Tiritamba versus 50 plus und Lopo Revival Party
Blog 15 - Frankfurt, Rosenmontag 2013 im Living
Club-Restaurant.
Tiritamba nennt sich die Faschingsparty dort, die laut
Internet einen Käfig voller Narren verspricht. Von den Afterwork
Party her kenne ich das Living schon, also warum nicht mal zur Kostümzeit
abtanzen. Mit zwei Mitstreiterinnen kostümmäßig aufgehübscht und dort
aufgelaufen. Wie bei den Afterwork Partys ist im Eintrittspreis das Buffet
inklusive, bis dieses dann abgeräumt und die Tanzfläche freigegeben wird. Das Publikum ist vom Alter her recht gemischt
und auf der Tanzfläche überwiegt, wie schon vor 25 Jahren in Discos üblich, der
Frauenanteil.
Wir sind erstaunt, dass ein großer Teil der
Fastnachter trotz der Rosenmontagsumzüge
aufgrund Minusgrade nicht in der Umgebung versumpft ist und den Weg
hierher gefunden hat.
Bei den Kostümen haben sich einige sehr viel
Gedanken bis ins Detail gemacht. Von Lara Croft über Catwoman bis hin zu Avatar
und Babydoll. Bei der anschließenden Prämierung hat zu Recht nicht das
perfekteste Kostüm gewonnen, sondern das originellste: ein Mann hat sich als
Gießkanne verkleidet, indem er eine echte Gießkanne vorne ausgeschnitten hat,
diesen Teil über den Kopf zog und das Ausgussteil sich vorne an seiner grünen
Arbeitshose umschnallte. Bilder davon finden sich auf der Living-Homepage.

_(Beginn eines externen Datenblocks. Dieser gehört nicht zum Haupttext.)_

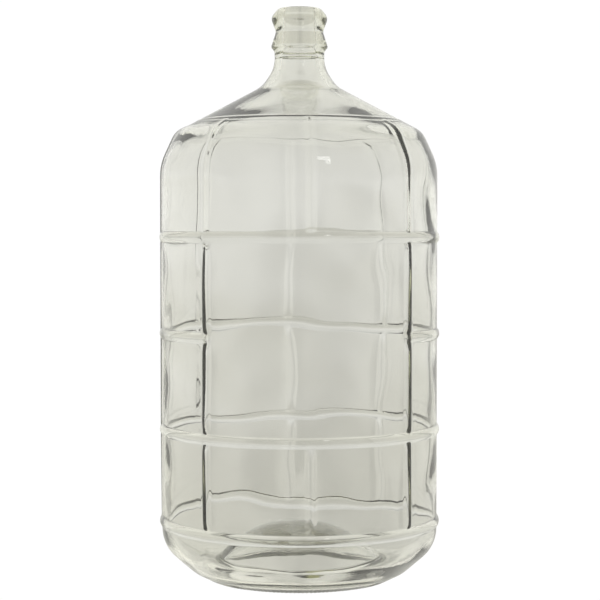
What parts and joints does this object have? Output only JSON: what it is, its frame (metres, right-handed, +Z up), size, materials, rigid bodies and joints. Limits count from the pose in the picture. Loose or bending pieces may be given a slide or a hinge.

Das Wichtigste dabei: sehen und gesehen
werden. Je schillernder desto besser. Dazu
reicht auch eine einfache goldfarbene Rettungsfolie um aufzufallen. Après Skiparty Hits wie Döner, Cowboy &
Indianer werden mit englischen Hits gemischt. Da wir als „Disco-Dinosaurier“,
die sehr selten Discos aufsuchen, die Abfolge der Handbewegungen noch
nicht kennen, fordert das Nachahmen unsere volle Aufmerksamkeit. Im Laufe des Abends werden mit steigendem Alkoholspiegel
diese Bewegungen von einigen dann nur noch in Zeitlupe oder mit deutlichen
Koordinationsschwierigkeiten durchgeführt, was Gelächter rundum auslöst. Es erinnert
mich zeitweise sogar an Seniorenturnen.
Meine Freundin verliert nach jeder Hopsrunde
immer mehr Federn ihrer Federboa. Der Mann neben mir neben mir im Morphsuit
(Allkörperkostüm, auch über das Gesicht) transpiriert inzwischen so sehr, dass
sein Abstand zu den Nachbartänzern sich vergrößert. Er fällt natürlich sehr durch
das ungewöhnliche Kostüm auf, verspielt
sich jedoch durch dieses Gesichtsbedeckung
leider jegliche Flirtchancen, da man gar nicht weiß, welcher Typ darunter
steckt geschweige denn, wo er genau hinschaut.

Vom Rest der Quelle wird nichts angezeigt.